Isto não diminui a Justiça; engrandece-a. Entrega-a à eficiência, à clareza, à capacidade de actuar sem se perder na selva documental. O juiz torna-se menos escravo do processo e mais servidor da decisão.
Portugal pronto… ou ainda não?
A grande questão é esta: consegue Portugal dar este salto? Ou ficará, como tantas vezes, a meio caminho, com sistemas inacabados, plataformas incompatíveis e promessas esquecidas? A inevitabilidade está no horizonte, mas a realização prática exige visão, coragem e investimento — tudo aquilo que o Estado português tem dificuldade em mobilizar.

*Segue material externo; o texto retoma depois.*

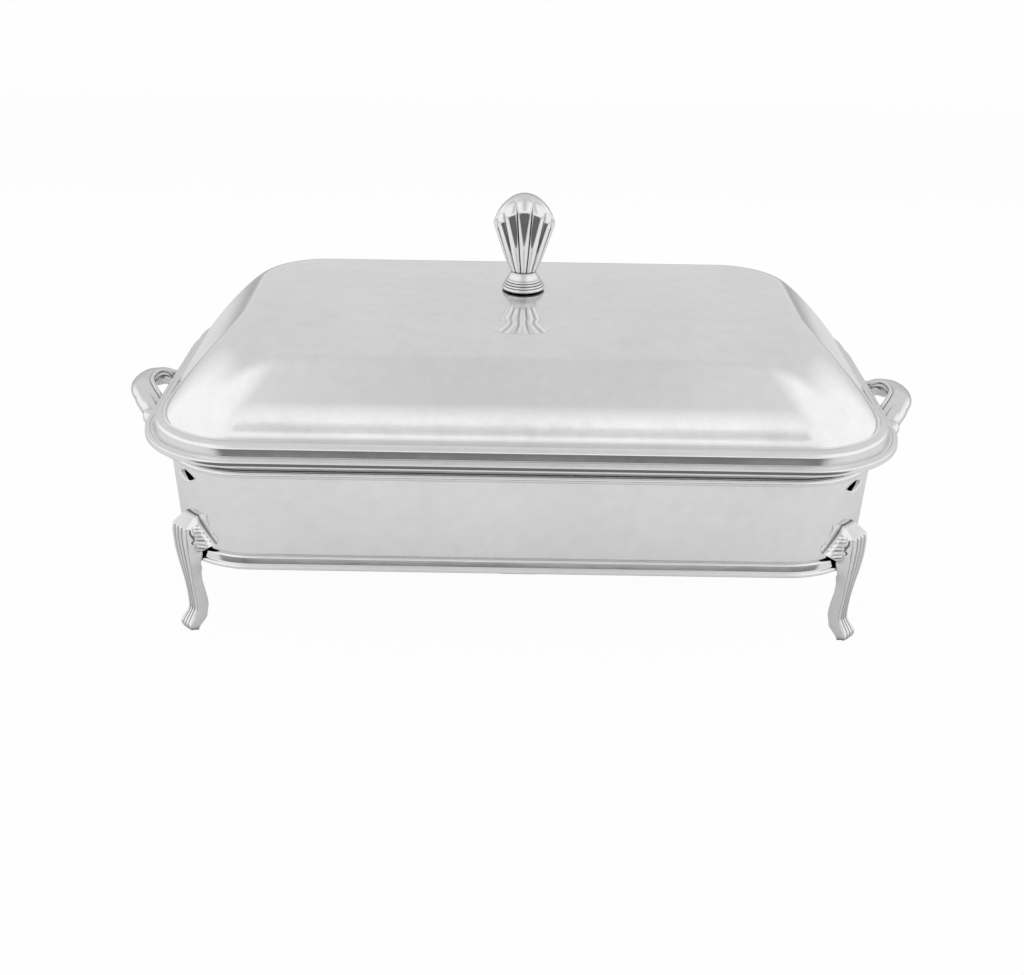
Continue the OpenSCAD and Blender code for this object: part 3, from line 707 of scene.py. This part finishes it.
def make_feet():
    """Four feet; the ribs are spaced by the length run along the edge of the knee."""
    steps = 190
    levels = [CREST_Z * i / steps for i in range(steps + 1)]
    along, run = [], 0
    for i, z in enumerate(levels):
        if i:
            run += math.hypot(z - levels[i - 1], foot_half(z) - foot_half(levels[i - 1]))
        along.append(run)
    for sx, sy in CORNERS:
        side, end = side_names(sx, sy)
        name = f"{end}_{side}_foot"
        centre, angle = corner_frame(sx, sy, 0)
        turn = Matrix.Translation(centre) @ Matrix.Rotation(angle, 4, "Z")
        bm = bmesh.new()
        add_rings(bm, [[turn @ p for p in foot_ring(z, a)] for z, a in zip(levels, along)],
                  cap_start=True, cap_end=True)
        place(finish_mesh(bm, name + "_skin", cast_silver), "stand", [name])


# ---- Handles ----

HANDLE_LO, HANDLE_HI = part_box("right_handle")
HANDLE_Z = WALL_TOP - 10 * MM
BAND_THICK = 4.2 * MM
BAND_SLOPE = 0.16
TIP_HALF, ARM_HALF = 6.5 * MM, 5.0 * MM
HANDLE_REACH = HANDLE_HI.x - BX - TIP_HALF
HANDLE_HALF_Y = (HANDLE_HI.y - HANDLE_LO.y) / 2
HANDLE_LIFT = HANDLE_HI.z - HANDLE_Z - BAND_THICK - BAND_SLOPE * TIP_HALF
ARM_LEVEL = 0.12
ARM_SINK = 0.8 * MM
BAND_SPREAD = HANDLE_HALF_Y - 17.5 * MM
LIP_STEPS, RIB_STEPS = 70, 40


def loop_point(turn, reach, spread, push=0, drop=0):
    """Point on a handle's loop: level at the arms, then a quick rise to the tip's height."""
    out = max(math.cos(turn), 0)
    rise = max(0, (out - ARM_LEVEL) / (1 - ARM_LEVEL))
    return Vector((BX - ARM_SINK + reach * out ** 0.75 + push * out, (spread + push) * math.sin(turn),
                   HANDLE_Z + HANDLE_LIFT * (1 - (1 - rise) ** 2) - drop))


def band_half(turn):
    """Half width of the band, which broadens from the arms to the tip."""
    return ARM_HALF + (TIP_HALF - ARM_HALF) * max(math.cos(turn), 0) ** 0.8


def band_ring(turn):
    """Section of the broad inner band of the loop."""
    sides = 44
    half = band_half(turn)
    centre = loop_point(turn, HANDLE_REACH, BAND_SPREAD)
    ring = []
    for j in range(sides):
        a = 2 * math.pi * j / sides
        c, s = math.cos(a), math.sin(a)
        wide = half * math.copysign(abs(c) ** 0.8, c)
        high = BAND_THICK * math.copysign(abs(s) ** 0.9, s) - BAND_SLOPE * wide
        ring.append(centre + Vector((wide * math.cos(turn), wide * math.sin(turn), high)))
    return ring


def make_handles():
    steps = 110
    for name, mirror in (("left_handle", -1), ("right_handle", 1)):
        flip = Matrix.Scale(mirror, 4, (1, 0, 0))
        bm = bmesh.new()
        turns = [math.radians(-90 + 180 * i / steps) for i in range(steps + 1)]
        add_rings(bm, [[flip @ p for p in band_ring(t)] for t in turns], cap_start=True, cap_end=True)
        # Raised lip round the finger hole
        lip = []
        for i in range(LIP_STEPS + 1):
            turn = math.radians(-86 + 172 * i / LIP_STEPS)
            half = band_half(turn)
            p = loop_point(turn, HANDLE_REACH, BAND_SPREAD, -0.8 * half)
            lip.append(flip @ (p + Vector((0, 0, BAND_THICK * 0.72 + BAND_SLOPE * half))))
        tube(bm, lip, [1.2 * MM] * len(lip))
        # Two ribs cascade down the outer flank of each arm
        for end in (-1, 1):
            for first, from_edge, reach, drop, size in (
                    (17, 10.5, -0.5, 2.2, 4.9), (42, 4.4, -2.5, 4.4, 4.2)):
                centres, radii = [], []
                for i in range(RIB_STEPS + 1):
                    t = i / RIB_STEPS
                    turn = end * math.radians(first + (90 - first) * t)
                    c = loop_point(turn, HANDLE_REACH + reach * MM, HANDLE_HALF_Y - from_edge * MM,
                                   0, drop * MM)
                    centres.append(flip @ c)
                    bulb = math.sqrt(1 - (1 - min(t / 0.2, 1)) ** 2) if t < 0.2 else 1 - 0.3 * (t - 0.2)
                    radii.append(size * MM * max(bulb, 0.12))
                tube(bm, centres, radii, 24)
        place(finish_mesh(bm, name + "_skin", cast_silver), "stand", [name])


# ---- Knob ----

def make_collar():
    z = collar_lo.z
    wide = (collar_hi.x - collar_lo.x) / 2
    profile = [
        (0.84, 0, 0), (0.95, 0.3, 0.5), (1.0, 1.2, 0.8), (0.97, 2.2, 0.5), (0.91, 2.5, 0.12),
        (0.945, 3.0, 0.5), (0.91, 3.6, 0.4), (0.85, 3.75, 0.12), (0.885, 4.2, 0.5), (0.85, 4.8, 0.4),
        (0.79, 4.95, 0.12), (0.82, 5.4, 0.5), (0.78, 6.0, 0.4), (0.72, 6.2, 0.15), (0.70, 6.8, 0.6),
        (0.62, 8.6, 0.8), (0.585, 9.3, 0.4), (0.62, 10.0, 0.2), (0.3, 10.0, 0)]
    path = rounded_path([(r * wide, z + h * MM, f * MM) for r, h, f in profile])
    sides = 96
    bm = bmesh.new()
    rings = [[Vector((p.x * math.cos(2 * math.pi * j / sides), p.x * math.sin(2 * math.pi * j / sides), p.y))
              for j in range(sides)] for p in path]
    add_rings(bm, rings, cap_start=True, cap_end=True)
    place(finish_mesh(bm, "knob_collar_skin", cast_silver), "lid", ["knob_collar"])


KNOB_W = (knob_hi.x - knob_lo.x) / 2
NECK_HALF = 7.5 * MM
KNOB_H = knob_hi.z - collar_hi.z
FAN_RISE = 15 * MM
FAN_ANGLE = math.atan((KNOB_W - NECK_HALF) / (KNOB_H - FAN_RISE))
FAN_ORIGIN = NECK_HALF / math.tan(FAN_ANGLE)
FAN_SIDE = math.hypot(KNOB_W, KNOB_H - FAN_RISE + FAN_ORIGIN)
FAN_TIP = KNOB_H + FAN_ORIGIN
FLUTES = 7


def make_knob():
    """Scallop-shell fan: seven convex flutes a side, each ending in an arch under a smooth cap."""
    steps_out, around = 130, 336
    bm = bmesh.new()
    rings = []
    for i in range(steps_out + 1):
        out = (i / steps_out) ** 0.85
        ring = []
        for j in range(around):
            turn = 2 * math.pi * j / around
            u = math.cos(turn)
            a = FAN_ANGLE * u
            lobe = abs(math.sin(FLUTES * turn)) ** 0.7
            arch = 0.935 + 0.04 * lobe - 0.02 * u * u
            fluted = min(1, max(0, 1 - (out - arch) / 0.008))
            neck = FAN_ORIGIN / math.cos(a)
            tip = FAN_SIDE + (FAN_TIP - FAN_SIDE) * math.cos(math.pi / 2 * u) ** 0.9
            ray = neck + (tip - neck) * out
            swell = math.sin(math.pi / 2 * min(1, out / 0.8))
            depth = MM * (6.2 + 2.8 * swell - 5.6 * max(0, (out - 0.8) / 0.2) ** 2.2)
            groove = 0.15 * (1 - lobe) * min(1, out / 0.08 + 0.5)
            y = depth * math.sin(turn) * (1 - groove * fluted - 0.16 * (1 - fluted))
            side = (1 - 0.045 * (1 - lobe) * fluted - 0.02 * (1 - fluted)) * (0.93 + 0.07 * min(1, out / 0.2))
            ring.append(Vector((ray * math.sin(a) * side, y, collar_hi.z - FAN_ORIGIN + ray * math.cos(a))))
        rings.append(ring)
    made = add_rings(bm, rings, cap_start=True)
    # Closes the top from front to back
    last, n = made[-1], around
    for j in range(n // 2):
        corners = [last[j], last[j + 1], last[n - j - 1], last[(n - j) % n]]
        bm.faces.new(list(dict.fromkeys(corners)))
    place(finish_mesh(bm, "knob_skin", cast_silver, math.radians(50)), "lid", ["knob"])


# ---- Pans ----

def make_pan(node, body):
    lo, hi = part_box(node)
    half_x, half_y = half_sizes(node)
    corner = corner_radius(node)
    t = 1.0 * MM
    wall_in = 2.8 * MM if node == "water_pan" else 5.2 * MM
    base_in = 8.8 * MM if node == "water_pan" else 11.5 * MM
    # The inner wall rises straight for the last sheet's thickness, as in the frame
    outer = [(0, hi.z, 0.4), (0, hi.z - t, 0.4), (-wall_in, hi.z - t, 0.8), (-base_in, lo.z, 4)]
    slope = (base_in - wall_in) / (hi.z - t - lo.z)
    inner = [(-base_in - t + t * slope, lo.z + t, 3.5), (-wall_in - t, hi.z - t, 0.2),
             (-wall_in - t, hi.z, 0.4)]
    flat_in = base_in + 12 * MM
    section = [(-flat_in, lo.z, 0)] + outer[::-1] + inner[::-1] + [(-flat_in, lo.z + t, 0)]
    path = rounded_path([(x, z, r * MM) for x, z, r in section], 8)
    bm = bmesh.new()
    rings = [plan(half_x + p.x, half_y + p.x, corner + p.x, p.y) for p in path]
    add_rings(bm, rings, cap_start=True, cap_end=True)
    place(finish_mesh(bm, node + "_skin", steel), body, [node])


# ---- Parts kept as they are in the frame ----

def paint_frame_parts():
    paint("lid_bezel", trim_silver)
    for node in ("handle_screws", "foot_screws", "left_tray_rail", "right_tray_rail", "rail_rivets",
                 "burner_tray", "left_snuffer_pivot", "right_snuffer_pivot", "knob_stud", "knob_washer",
                 "knob_nut"):
        paint(node, steel)
    for node in ("left_burner_cup", "right_burner_cup", "left_snuffer", "right_snuffer"):
        paint(node, brass)
    for node in ("left_burner_wick", "right_burner_wick"):
        paint(node, fibre)


def paint(node, material):
    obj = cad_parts[node]
    obj.data.materials.clear()
    obj.data.materials.append(material)
    bevel = obj.modifiers.new("soft_edges", "BEVEL")
    bevel.width = 0.25 * MM
    bevel.segments = 2
    bevel.limit_method = "ANGLE"
    bevel.angle_limit = math.radians(50)


# ---- Studio ----

DARK_FROM, DARK_TO, DARK_HALF = 0.34, 1.15, 0.5
REAR_DARK_FROM, REAR_DARK_TO, REAR_DARK = 0.6, 1.6, 0.55
NEAR_FADE, SIDE_FADE, FAR_FADE = 0.04, 0.12, 0.3
PALE_FLOOR, DARK_FLOOR = (0.93, 0.93, 0.93), (0.14, 0.14, 0.14)
LENS_MM, SENSOR_MM = 47.84, 36
CAMERA_AT = (-4.2 * MM, -685.85 * MM, 381.9 * MM)
CAMERA_TILT, CAMERA_ROLL = math.radians(63.66), math.radians(0.92)


def make_floor():
    bpy.ops.mesh.primitive_plane_add(size=6, location=(0, 0, 0))
    floor = bpy.context.object
    floor.name = "studio_floor"
    material, nodes, links, shader = node_material("studio_floor")
    shader.inputs["Roughness"].default_value = 0.9
    # A dark strip in front of the dish is hidden from the camera and shows only in reflections
    place_on = nodes.new("ShaderNodeNewGeometry").outputs["Position"]
    split = nodes.new("ShaderNodeSeparateXYZ")
    links.new(place_on, split.inputs["Vector"])
    across = math_node(nodes, links, "ABSOLUTE", split.outputs["X"])
    near = ramp(nodes, links, split.outputs["Y"], -DARK_FROM - NEAR_FADE, -DARK_FROM, 1, 0)
    far = ramp(nodes, links, split.outputs["Y"], -DARK_TO - FAR_FADE, -DARK_TO, 0, 1)
    wide = ramp(nodes, links, across, DARK_HALF, DARK_HALF + SIDE_FADE, 1, 0)
    front = math_node(nodes, links, "MULTIPLY", math_node(nodes, links, "MULTIPLY", near, far), wide)
    # A second dark strip behind the dish draws the thin dark outlines of the polished parts
    start = ramp(nodes, links, split.outputs["Y"], REAR_DARK_FROM, REAR_DARK_FROM + FAR_FADE, 0, REAR_DARK)
    end = ramp(nodes, links, split.outputs["Y"], REAR_DARK_TO - FAR_FADE, REAR_DARK_TO, 1, 0)
    behind = math_node(nodes, links, "MULTIPLY", start, end)
    dark = math_node(nodes, links, "MAXIMUM", front, behind)
    links.new(mix_colour(nodes, links, dark, PALE_FLOOR, DARK_FLOOR), shader.inputs["Base Color"])
    glow = nodes.new("ShaderNodeEmission")
    glow.inputs["Color"].default_value = (1, 1, 1, 1)
    glow.inputs["Strength"].default_value = 1.0
    path = nodes.new("ShaderNodeLightPath")
    mix = nodes.new("ShaderNodeMixShader")
    share = math_node(nodes, links, "MULTIPLY", path.outputs["Is Camera Ray"], 0.97)
    links.new(share, mix.inputs["Fac"])
    links.new(shader.outputs["BSDF"], mix.inputs[1])
    links.new(glow.outputs["Emission"], mix.inputs[2])
    links.new(mix.outputs["Shader"], nodes["Material Output"].inputs["Surface"])
    floor.data.materials.append(material)


def make_world():
    """Soft white studio, grey behind, with a grey panel in front and overhead.

    The camera sees plain white; the greys show only in reflections.
    """
    world = bpy.data.worlds.new("studio")
    bpy.context.scene.world = world
    world.use_nodes = True
    nodes, links = world.node_tree.nodes, world.node_tree.links
    background = nodes["Background"]
    direction = nodes.new("ShaderNodeTexCoord").outputs["Generated"]
    split = nodes.new("ShaderNodeSeparateXYZ")
    links.new(direction, split.inputs["Vector"])
    x, y, z = split.outputs["X"], split.outputs["Y"], split.outputs["Z"]
    across = math_node(nodes, links, "ABSOLUTE", x)

    def smooth(value, low, high):
        return ramp(nodes, links, value, low, high, 0, 1)

    def times(a, b):
        return math_node(nodes, links, "MULTIPLY", a, b)

    def less(a):
        return math_node(nodes, links, "SUBTRACT", 1, a)

    rear = times(smooth(y, -0.25, 0.05), less(smooth(across, 0.62, 0.86)))
    light = mix_colour(nodes, links, rear, (1.0, 1.0, 1.0), (0.70, 0.70, 0.705))
    panel = times(less(smooth(across, 0.10, 0.55)), times(smooth(z, 0.0, 0.3), less(smooth(y, 0.0, 0.1))))
    final = mix_colour(nodes, links, panel, light, (0.66, 0.66, 0.665))
    camera_ray = nodes.new("ShaderNodeLightPath").outputs["Is Camera Ray"]
    links.new(mix_colour(nodes, links, camera_ray, final, (1.0, 1.0, 1.0)), background.inputs["Color"])
    background.inputs["Strength"].default_value = 1.0


def make_camera():
    data = bpy.data.cameras.new("camera")
    data.sensor_width = SENSOR_MM
    data.lens = LENS_MM
    camera = bpy.data.objects.new("camera", data)
    camera.location = CAMERA_AT
    turn = Matrix.Rotation(CAMERA_TILT, 3, "X") @ Matrix.Rotation(CAMERA_ROLL, 3, "Z")
    camera.rotation_euler = turn.to_euler()
    bpy.context.scene.collection.objects.link(camera)
    bpy.context.scene.camera = camera


make_dome()
make_rim()
make_wall()
make_vent_lips()
make_body_floor()
make_bead()
make_moulding()
make_feet()
make_handles()
make_collar()
make_knob()
make_pan("water_pan", "water_pan")
make_pan("food_pan", "food_pan")
paint_frame_parts()
make_floor()
make_world()
make_camera()
bpy.context.scene.view_settings.view_transform = "Standard"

Ainda assim, a frase do desembargador é histórica. Marca o fim de um ciclo e o início de outro. É o reconhecimento de que a Justiça não pode continuar a ser uma ilha onde o tempo está parado.
A inevitabilidade como destino
Os assistentes digitais — quer com IA generativa, quer com ferramentas de triagem e análise — serão tão centrais como foram os computadores nos anos 80. Não é futurologia; é demografia, carga processual e simples aritmética.
No fundo, aquilo que está a acontecer é isto: após séculos de interpretação da lei pelos humanos, será agora o próprio sistema judicial a ser reinterpretado, reorganizado e ampliado por entidades que nunca dormem, nunca se cansam e nunca se perdem em pilhas de papel.
O velho juiz ainda respira, mas já não caminha. O novo juiz — o juiz aumentado, assistido, amplificado — está a nascer. E Portugal, finalmente, começa a admitir essa verdade.